Alcune osservazioni sui fatti di Rosarno. Cercherò di essere il più
possibile pragmatico. Con una premessa: per essere pragmatici bisogna
chiamare le cose con il loro nome, senza inutili giri di parole.
1. Seguendo la premessa, in Italia forse non c’è (ancora) razzismo;
sicuramente c’è xenofobia. Fra i due termini esiste differenza, anche se
spesso vengono accostati come fossero sinonimi. Ricordiamoci però che
la seconda è valida anticamera per il primo.
2. Se in Italia non
c’è (ancora) razzismo, sicuramente c’è (purtroppo già ben radicata) la
schiavitù. Che sia una schiavitù “light” poco conta: sono solo i segni
del tempo (mica vi aspetterete di vedere le navi partire per l’Africa a
catturare schiavi? Non dobbiamo neanche sforzarci: partono e si caricano
da sole). Non solo esiste, ma è pure tranquillamente accettata, dalle
istituzioni così come dalla “società civile”.
3. Quando gli
schiavi si ribellano non lo fanno come fossero membri della Camera dei
Lords. Si possono avere giudizi diversi su queste modalità di
ribellione; si possono o meno attribuire gradi differenti di
comprensione o attenuanti; ma non si può negare che queste ribellioni
costituiscono l’unico elemento in grado di portare la schiavitù
all’attenzione dell’opinione pubblica, sottraendola dal sommerso di ciò
che non si vuole vedere.
4. Maroni dice che la situazione di
Rosarno è figlia dell’eccessiva tolleranza verso l’immigrazione
clandestina. Si possono fare molti commenti su questa affermazione (i
miei ve li lascio immaginare), ma tutti devono partire da una semplice
constatazione: dal 2001 l’Italia è governata stabilmente (fatto salvo un
anno e pochi spiccioli del secondo governo Prodi) dal centrodestra.

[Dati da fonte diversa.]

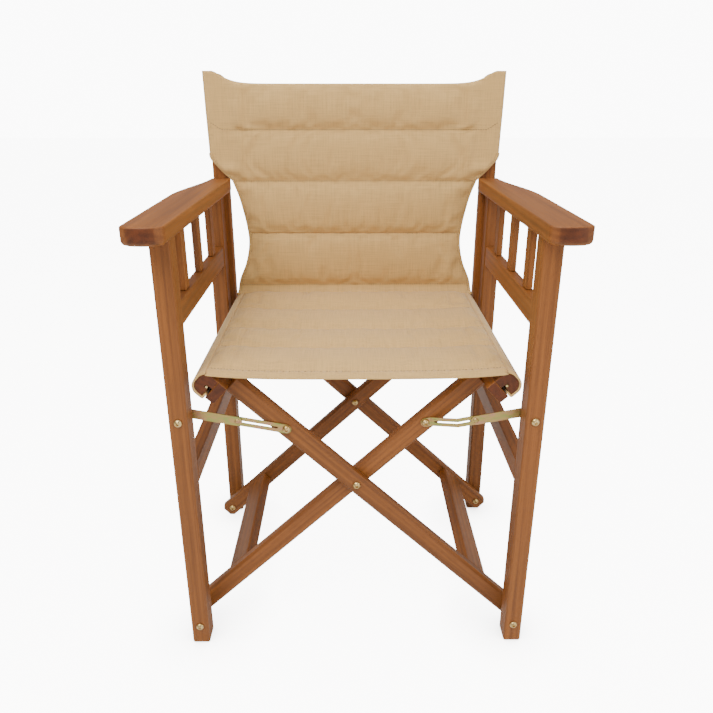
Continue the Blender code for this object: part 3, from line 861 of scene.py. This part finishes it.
@dataclass
class SeatSling:
    """The quilted seat, taut between the two rails, with a rolled hem in front."""

    half: float
    level: float
    front: float = 0.0112
    hem: float = 0.0310
    seams: tuple = (0.1250, 0.2160, 0.3290)
    rear: float = 0.4243
    sag: float = 0.0060
    face_puff: float = 0.0078
    back_puff: float = 0.0020
    roundness: float = 0.7

    def place(self, u: np.ndarray, t: np.ndarray) -> np.ndarray:
        """The seat's middle surface: level at the rails and a little lower between them.

        Args:
            u: -1 to 1 across.
            t: the distance from the front of the legs.
        Returns:
            The points.
        """
        drop = self.sag * (1.0 - u ** 4) * smooth_step((self.rear - t) / 0.12)
        turned = 0.0025 * (1.0 - smooth_step((t - self.front) / 0.012))
        return np.stack([u * self.half, FRONT + t, self.level - drop - turned], axis=-1)

    def outward(self, u: np.ndarray, t: np.ndarray) -> np.ndarray:
        """The face's direction: straight up."""
        return np.stack([0.0 * u, 0.0 * u, 0.0 * u + 1.0], axis=-1)

    def calm(self, u: np.ndarray, t: np.ndarray) -> np.ndarray:
        """How much of the wadding is there: less near the rails, where the cloth is stretched."""
        return 0.12 + 0.88 * np.sqrt(np.clip((1.0 - np.abs(u)) / 0.12, 0.0, 1.0))

    def panel(self) -> QuiltedPanel:
        """The whole seat."""
        edges = (self.front, self.hem, *self.seams, self.rear)
        return QuiltedPanel("seat_quilt", edges, self.place, self.outward, self.calm,
                            self.face_puff, self.back_puff, roundness=self.roundness)


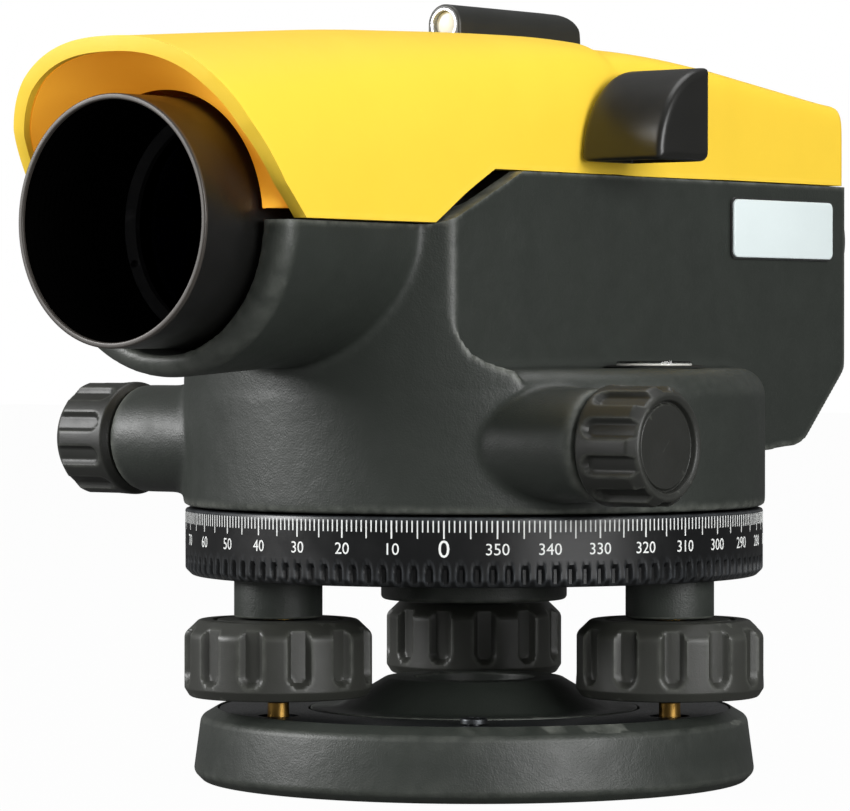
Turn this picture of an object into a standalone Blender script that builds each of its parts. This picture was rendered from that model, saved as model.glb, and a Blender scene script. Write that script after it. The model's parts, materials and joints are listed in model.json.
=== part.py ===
"""Automatic level: a telescope in a two-part housing that turns on a levelling base with three foot screws.

Frame: origin at the centre of the base plate's underside, +Z up, eyepiece towards +Y, objective towards -Y.
Dimensions below are in millimetres, and the helpers turn them into metres.
"""

import math

import bmesh
import bpy
import numpy as np
from mathutils import Matrix, Vector

MM = 0.001
GAP = 0.3
EDGE = 0.8
PAST = 20.0

# Base plate
BASE_R = 50.9
BASE_EDGE = 1.8
BASE_SHOULDER_R = 49.6
BASE_SHOULDER_Z = 11.4
BASE_TOP_R = 47.0
BASE_TOP_Z = 13.0
BOSS_TOP_Z = 18.4
BOSS_TOP_R = 16.0
BOSS_FOOT_R = 25.0
TRIPOD_BORE_R = 7.94
BOSS_RECESS_R = 10.8
BOSS_RECESS_Z = 15.0
SEAT_INNER_R = 34.0
SEAT_RECESS = 1.0

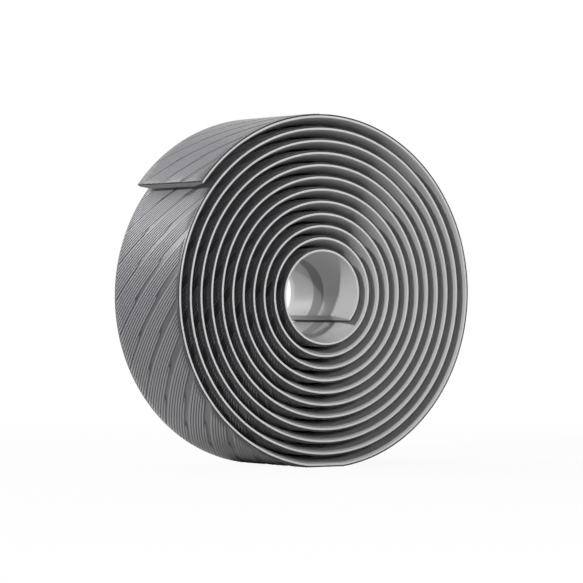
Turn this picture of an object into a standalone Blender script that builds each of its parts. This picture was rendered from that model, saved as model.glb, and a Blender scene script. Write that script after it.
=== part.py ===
"""A roll of handlebar tape: one cushioned strip, cut square, grooved and wound into an open spiral.

The strip is modelled flat, the way it is made. Its tread gets diagonal grooves, and then every
point of it is wound onto a spiral with even gaps between the turns. The roll stands on its
tread, where the outermost turn is pressed a little flat. Metres, +Z up, the roll's axis along Y
and the face that shows its inner end towards -Y. The origin is under the middle of the roll.
"""
import math

import bmesh
import bpy
import numpy as np
from mathutils import Vector

# Section of the strip
TAPE_WIDTH = 0.0320
TAPE_THICKNESS = 0.00225
EDGE_THICKNESS = 0.0009
BEVEL_WIDTH = 0.0056

# Winding, seen from the front, with angles counter-clockwise from three o'clock
CORE_RADIUS = 0.0086
TURN_GAP = 0.00091
TURNS = 11.51
INNER_END_ANGLE = math.radians(-41.0)
REST_FLAT_WIDTH = 0.0104

# Tread: fine diagonal ribs in groups, with a smooth groove after each group; a group and its
# groove together take the room of this many ribs
RIB_PITCH = 0.00109
GROUP_IN_RIBS = 8.44
FEWEST_RIBS = 6
GROOVE_LEAN = 0.845
GROOVE_DEPTH = 0.00025
GROOVE_PHASE = 0.00688
GROOVED_TURNS = 1.06

# Facets: how far a straight facet may lie inside the true curve, how far the groove cutters
# stand past the strip, how near two points count as one, and the steps of the length table
FACET_SAG = 0.00005
CUTTER_OVERHANG = 0.002
SNAP_DISTANCE = 0.000001
LENGTH_STEPS = 40000
SHARP_ANGLE = math.radians(30.0)

# Finish
TAPE_COLOUR = (0.13, 0.13, 0.14, 1.0)
TAPE_ROUGHNESS = 0.55

TURN_PITCH = TAPE_THICKNESS + TURN_GAP
OUTER_END_ANGLE = INNER_END_ANGLE + TURNS * math.tau
GROWTH = TURN_PITCH / math.tau
GROUP_PITCH = RIB_PITCH * GROUP_IN_RIBS


def tread_radius(angle):
    """Radius of the tread at a winding angle: it grows by one pitch with each turn."""
    return CORE_RADIUS + TAPE_THICKNESS + GROWTH * (angle - INNER_END_ANGLE)


def tread_length(angle):
    """Length of tread from the spiral's own pole to a winding angle, in closed form."""
    turn = tread_radius(angle) / GROWTH
    return 0.5 * GROWTH * (turn * np.sqrt(1.0 + turn ** 2) + np.arcsinh(turn))


STRIP_LENGTH = float(tread_length(OUTER_END_ANGLE) - tread_length(INNER_END_ANGLE))


def lowest_angle():
    """Winding angle of the lowest point of the outermost turn."""
    down = -0.25 * math.tau
    turns_up = math.floor((OUTER_END_ANGLE - down) / math.tau)
    angle = down + turns_up * math.tau
    return angle + math.atan(GROWTH / tread_radius(angle))


LOWEST_ANGLE = lowest_angle()
LOWEST_RADIUS = float(tread_radius(LOWEST_ANGLE))
REST_HALF_ANGLE = math.asin(0.5 * REST_FLAT_WIDTH / LOWEST_RADIUS)
REST_DROP = LOWEST_RADIUS * math.cos(REST_HALF_ANGLE)


def row_angles():
    """Winding angles of the bends: each facet keeps the same small sag, so outer turns have more."""
    angles = [INNER_END_ANGLE]
    while angles[-1] < OUTER_END_ANGLE:
        radius = tread_radius(angles[-1])
        angles.append(angles[-1] + 2.0 * math.acos(1.0 - FACET_SAG / radius))
    wound = np.array(angles) - INNER_END_ANGLE
    spread = INNER_END_ANGLE + wound * (TURNS * math.tau / wound[-1])
    flat_edges = [LOWEST_ANGLE - REST_HALF_ANGLE, LOWEST_ANGLE + REST_HALF_ANGLE]
    return np.sort(np.concatenate([spread, flat_edges]))


def strip_section():
    """Corners of the section, as (place across, height), with the tread on top at height zero."""
    half = 0.5 * TAPE_WIDTH
    return [
        (half, 0.0),
        (-half, 0.0),
        (-half, -EDGE_THICKNESS),
        (BEVEL_WIDTH - half, -TAPE_THICKNESS),
        (half - BEVEL_WIDTH, -TAPE_THICKNESS),
        (half, -EDGE_THICKNESS),
    ]


def flat_strip(rows):
    """The plain strip: the section repeated at each row along its length, closed at both ends."""
    section = strip_section()
    mesh = bmesh.new()
    loops = [[mesh.verts.new((place, across, height)) for across, height in section]
             for place in rows]
    for before, after in zip(loops, loops[1:]):
        for corner in range(len(section)):
            following = (corner + 1) % len(section)
            mesh.faces.new((before[corner], before[following], after[following], after[corner]))
    mesh.faces.new(loops[0][::-1])
    mesh.faces.new(loops[-1])
    bmesh.ops.recalc_face_normals(mesh, faces=mesh.faces)
    return mesh


def groove_outline(start):
    """Plan of one groove: it narrows by one rib at each third of the width."""
    half = 0.5 * TAPE_WIDTH
    past = half + CUTTER_OVERHANG
    band_edges = [past, half - TAPE_WIDTH / 3.0, half - 2.0 * TAPE_WIDTH / 3.0, -past]
    points = [(start + GROUP_PITCH, -past), (start + GROUP_PITCH, past)]
    for band in range(len(band_edges) - 1):
        side = start + (FEWEST_RIBS + band) * RIB_PITCH
        points += [(side, band_edges[band]), (side, band_edges[band + 1])]
    return [(place + GROOVE_LEAN * (half - across), across) for place, across in points]


def groove_cutter(first, last):
    """One upright prism for each groove that meets the tread between two places on the strip."""
    mesh = bmesh.new()
    reach = GROOVE_LEAN * TAPE_WIDTH + GROUP_PITCH
    origin = last - GROOVE_PHASE
    lowest = math.floor((first - reach - origin) / GROUP_PITCH)
    highest = math.ceil(GROOVE_PHASE / GROUP_PITCH)
    for group in range(lowest, highest + 1):
        outline = groove_outline(origin + group * GROUP_PITCH)
        if min(place for place, across in outline) < first:
            continue
        if min(place for place, across in outline) > last:
            continue
        base = [mesh.verts.new((place, across, -GROOVE_DEPTH)) for place, across in outline]
        face = mesh.faces.new(base)
        lift = bmesh.ops.extrude_face_region(mesh, geom=[face])
        top = [item for item in lift["geom"] if isinstance(item, bmesh.types.BMVert)]
        bmesh.ops.translate(mesh, verts=top, vec=(0.0, 0.0, GROOVE_DEPTH + CUTTER_OVERHANG))
    bmesh.ops.recalc_face_normals(mesh, faces=mesh.faces)
    return mesh


def add_object(name, mesh):
    """Put a bmesh into the scene as a named object."""
    data = bpy.data.meshes.new(name)
    mesh.to_mesh(data)
    mesh.free()
    item = bpy.data.objects.new(name, data)
    bpy.context.scene.collection.objects.link(item)
    return item


def carve(strip, cutter):
    """Cut the grooves out of the strip and return the carved shape."""
    cut = strip.modifiers.new("grooves", "BOOLEAN")
    cut.operation = "DIFFERENCE"
    cut.solver = "EXACT"
    cut.object = cutter
    carved = strip.evaluated_get(bpy.context.evaluated_depsgraph_get())
    mesh = bmesh.new()
    mesh.from_mesh(carved.to_mesh())
    carved.to_mesh_clear()
    strip.modifiers.remove(cut)
    return mesh


def bend_lines(mesh, rows, first):
    """Give the groove floors a bend at each row, so that they follow the winding."""
    for place in rows:
        if place <= first or place >= STRIP_LENGTH - SNAP_DISTANCE:
            continue
        near = [face for face in mesh.faces
                if min(vert.co.x for vert in face.verts) < place - SNAP_DISTANCE
                and max(vert.co.x for vert in face.verts) > place + SNAP_DISTANCE]
        around = set(near)
        for face in near:
            around.update(face.edges)
            around.update(face.verts)
        bmesh.ops.bisect_plane(mesh, geom=list(around), dist=SNAP_DISTANCE,
                               plane_co=Vector((place, 0.0, 0.0)),
                               plane_no=Vector((1.0, 0.0, 0.0)))


def wind(mesh):
    """Wind the flat strip: length becomes angle, depth under the tread comes off the radius."""
    spots = np.array([vert.co for vert in mesh.verts])
    angles = np.linspace(INNER_END_ANGLE, OUTER_END_ANGLE, LENGTH_STEPS)
    lengths = tread_length(angles) - tread_length(INNER_END_ANGLE)
    angle = np.interp(spots[:, 0], lengths, angles)
    radius = tread_radius(angle) + spots[:, 2]
    side = radius * np.cos(angle)
    up = radius * np.sin(angle)
    pressed = np.abs(angle - LOWEST_ANGLE) < 2.0 * REST_HALF_ANGLE
    up = np.where(pressed, np.maximum(up, -REST_DROP - spots[:, 2]), up)
    middle = 0.5 * (side.min() + side.max())
    for vert, x, y, z in zip(mesh.verts, side - middle, -spots[:, 1], up + REST_DROP):
        vert.co = Vector((x, y, z))
    bmesh.ops.recalc_face_normals(mesh, faces=mesh.faces)


def tape_material():
    """Matt grey polyurethane."""
    material = bpy.data.materials.new("tape")
    material.use_nodes = True
    shader = material.node_tree.nodes["Principled BSDF"]
    shader.inputs["Base Color"].default_value = TAPE_COLOUR
    shader.inputs["Roughness"].default_value = TAPE_ROUGHNESS
    shader.inputs["Metallic"].default_value = 0.0
    return material


def build():
    """Cut, groove and wind the strip, and leave it in the scene as one object."""
    for item in list(bpy.data.objects):
        bpy.data.objects.remove(item, do_unlink=True)
    rows = tread_length(row_angles()) - tread_length(INNER_END_ANGLE)
    strip = add_object("flat_strip", flat_strip(rows))
    grooved_angle = OUTER_END_ANGLE - GROOVED_TURNS * math.tau
    first = float(tread_length(grooved_angle) - tread_length(INNER_END_ANGLE))
    cutter = add_object("groove_cutter", groove_cutter(first, STRIP_LENGTH))
    mesh = carve(strip, cutter)
    bpy.data.objects.remove(cutter, do_unlink=True)
    bpy.data.objects.remove(strip, do_unlink=True)
    bend_lines(mesh, rows, first)
    bmesh.ops.dissolve_degenerate(mesh, dist=SNAP_DISTANCE, edges=mesh.edges)
    bmesh.ops.triangulate(mesh, faces=mesh.faces)
    wind(mesh)
    roll = add_object("tape_roll", mesh)
    roll.data.materials.append(tape_material())
    roll.data.shade_smooth()
    roll.data.set_sharp_from_angle(angle=SHARP_ANGLE)
    return roll


tape_roll = build()
print("tape_roll:", len(tape_roll.data.polygons), "triangles,",
      round(STRIP_LENGTH, 4), "m of tape")
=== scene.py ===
# %% [markdown]
# # A roll of handlebar tape
# The real object is one strip of cushioned tape, about 2.1 m long, wound as an open spiral and
# stood on its tread. The strip is a sandwich: a dark, embossed skin outside, a light foam under
# it, and a narrow matt band down the middle of its back. Every layer is made flat first, as the
# maker does it, from numpy grids, and then one winding formula takes it onto the spiral.
#
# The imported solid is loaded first. It is the fixed frame: the same size, place and winding.

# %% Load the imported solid
import math

import bpy
import numpy as np
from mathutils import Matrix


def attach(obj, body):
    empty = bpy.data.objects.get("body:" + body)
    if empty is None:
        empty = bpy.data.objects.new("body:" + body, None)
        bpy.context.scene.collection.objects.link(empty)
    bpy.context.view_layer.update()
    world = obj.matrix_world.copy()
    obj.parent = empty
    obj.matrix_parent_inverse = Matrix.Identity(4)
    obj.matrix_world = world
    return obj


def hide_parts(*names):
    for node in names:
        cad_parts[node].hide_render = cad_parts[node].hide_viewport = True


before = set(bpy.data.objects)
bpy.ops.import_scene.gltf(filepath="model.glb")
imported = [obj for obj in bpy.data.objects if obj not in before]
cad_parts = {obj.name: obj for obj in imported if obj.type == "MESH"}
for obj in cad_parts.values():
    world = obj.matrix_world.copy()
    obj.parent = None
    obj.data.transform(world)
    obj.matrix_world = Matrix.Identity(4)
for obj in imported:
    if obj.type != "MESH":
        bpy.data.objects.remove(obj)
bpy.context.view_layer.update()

# %% [markdown]
# ## Sizes
# The sizes of the strip and of its winding are those of the solid, in metres. Seen from the
# front, angles run counter-clockwise from three o'clock, and they keep growing from turn to turn,
# so one number says both where a point is and which turn it is on.

# %% Sizes of the strip and of its winding
TAPE_WIDTH = 0.0320
TAPE_THICKNESS = 0.00225
CORE_RADIUS = 0.0086
TURN_PITCH = 0.00316
TURNS = 11.51
INNER_END_ANGLE = math.radians(-41.0)
OUTER_END_ANGLE = INNER_END_ANGLE + TURNS * math.tau
print("outer end at", round(math.degrees(OUTER_END_ANGLE) % 360.0, 1), "degrees")

# %% [markdown]
# ## The spiral
# An Archimedean spiral grows by the same pitch with every turn, so its radius is a straight line
# over the angle. The length along it has a closed form, and a table of that form, read
# backwards, gives the angle at any place on the strip.

# %% Spiral radius and length
GROWTH = TURN_PITCH / math.tau
TABLE_STEPS = 60000


def tread_radius(angle):
    """Core radius plus the strip's thickness, plus one pitch for each whole turn so far."""
    return CORE_RADIUS + TAPE_THICKNESS + GROWTH * (angle - INNER_END_ANGLE)


def tread_length(angle):
    """Arc length: half the growth times (u root(1 + u u) + arsinh u), with u = radius / growth."""
    turn = tread_radius(angle) / GROWTH
    return 0.5 * GROWTH * (turn * np.sqrt(1.0 + turn ** 2) + np.arcsinh(turn))


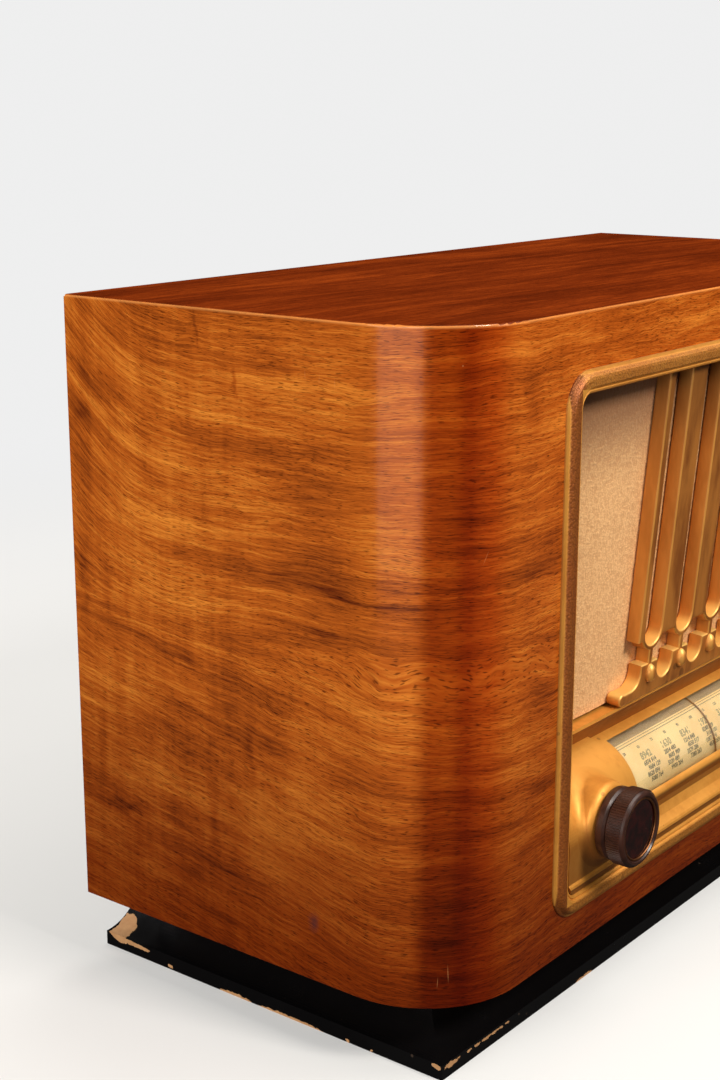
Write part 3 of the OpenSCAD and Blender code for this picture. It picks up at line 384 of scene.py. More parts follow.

5. In questi giorni si è parlato molto dello stipendio giornaliero dei
migranti di Rosarno, occupati nella raccolta di agrumi: fra 20 e 25 euro
al giorno, probabilmente ulteriormente impoveriti da una decurtazione
per il “caporalato”. Forse sarebbe il caso di ricordare che c’è un nesso
fra quanto viene pagato un lavoratore per raccogliere clementine e
quanto paghiamo noi un kg di clementine.
6. La vera domanda
quindi è: quanto siamo disposti a pagare un kg di clementine? La
domanda, tanto banale da sfiorare la cretineria, diventa meno banale se
per “costo” intendiamo anche “costo sociale”… Ma, tutto sommato, va bene
anche se vi interrogate sul costo in euro del kg di mandarini che avete
appena acquistato.
7. La politica è morta. Ciò che chiamiamo
politica è il puzzo che si leva dal suo corpo in decomposizione. E’ il
mercato che determina le dinamiche sociali e la soglia di accettabilità
che intendiamo attribuire agli eventi. Nel caso Rosarno, ad esempio,
quanto siamo disposti a pagare un kg di clementine ci dice se riteniamo o
meno la schiavitù una “normale” evoluzione della società. In base alla
nostra risposta possiamo capire se dal cadavere della politica possono
emergere nuove forme di “arte di governare la società”, o se dobbiamo
rassegnarci a vivere secondo quanto ci indica il dio-mercato.